Under the image of the Holy Trinity you can see a gilt sculpture of the Holy Trinity crowning Mother Mary. The church also has two richly decorated wooden side altars and a wooden pulpit. Due to its shape, the church has served as a model for some neighbouring churches.

The Church of St. Jacob in Naklo

The church was built in the first half of the 15th century and was painted in the last quarter of the same century. The presbytery is decorated in gothic style, with a specially designed foundation and two walled-in gothic windows. The present main altar was brought from the Črnomelj parish church in 1956, because the previous altar, made by Goetzl in 1843, collapsed during the World War II as a result of Italian cannonading. The statues of Sts. Jacob, Peter, and Paul come from the former altar. Frescoes dating back to the second half of the 15th century were discovered under the roughcast on the presbytery walls, and are currently the only discovered frescoes from that period in Bela krajina. The Stations of the Cross are the work of Janez Potočnik and date to the beginning of the 19th century. The shed contained a built altar with a retable from 1655 as well as a stone pulpit. Both were used at larger gatherings, when crowds of pilgrims could not enter the church. The altar and the pulpit have been preserved until the present day.

The Church of Holy Spirit in Črnomelj

The Church of Holy Spirit is located on ancient cultural grounds, where we can find human traces from the Neolithic Period until the modern age. During the Ice Age its location represented the edge of the settlement, but in late antiquity a church was erected on the very same spot, where it stands today. The discovered apse and mosaic bear witness to that. In the Middle Ages the ground located a fortified building, which covered the south-eastern end of the city and was an important part of the city’s defence together with the walls. That same building would develop into the current church premises in the second half of the 19th century. The church was first mentioned in written in 1487. By the 20th century it witnessed many ups and downs, and it was also severely affected by the World War II. Renewed and reopened in 2007, it now represents the central cultural structure in the old town core of Črnomelj. Some points of interest in the church: Aquileian mosaic from the late antiquity (4th-5th century), apse churches from the late antiquity (4th-5th century), the tombstone of the writer Ivan Živkovič (17th century), etc.
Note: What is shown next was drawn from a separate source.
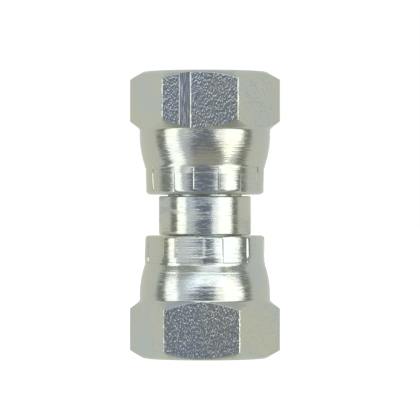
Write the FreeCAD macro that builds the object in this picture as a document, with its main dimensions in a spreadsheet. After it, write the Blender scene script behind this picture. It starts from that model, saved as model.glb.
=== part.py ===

Žeželj above Vinica          

The renowned pilgrimage Church of St. Mary is situated on the Žeželj hill above Vinica. A stone’s throw away from the village Golek you see a winding Calvary path with 14 chapels taking us to the spacious church built in the second half of the 17th century with a large shack in front of the main entrance. The three-storey gilt main altar, the biggest in Bela krajina, originates from the first half of the 18th century, while the pulpit with Mary's monogram and the depiction of annunciation date back to the second half of the 18th Century. The side altar originates from the same period, but was renovated in the 19th century.

The Greek Catholic Church of Sts. Cyril and Methodius

The Church of Sts. Cyril and Methodius is one of the two Greek Catholic churches in Slovenia. The second, the Church of St. Svetica, and the adjoining cemetery are located in Draga near Suhor. The church was built in 1903 and makes room for about 50 people. The local Greek Catholic priest is the only Slovenian iconographer. He has exhibited numerous works in Slovenia and abroad.

The Orthodox church of Sts. Peter and Paul in Miliči

The Church of Sts. Peter and Paul in Miliči was built in the second half of the 19th century and is strongly linked to the Uskoki orthodox ethnic enclave in Miliči and Marindol. This gives the church a particular meaning not only in Bela krajina, but in general. Its uniformly constructed architecture is a reflection of ecclesiastical construction trends at the end of the 19th century, whereas its isolated and exposed position qualifies the church as one of the monuments of extreme quality in the sense of its environment.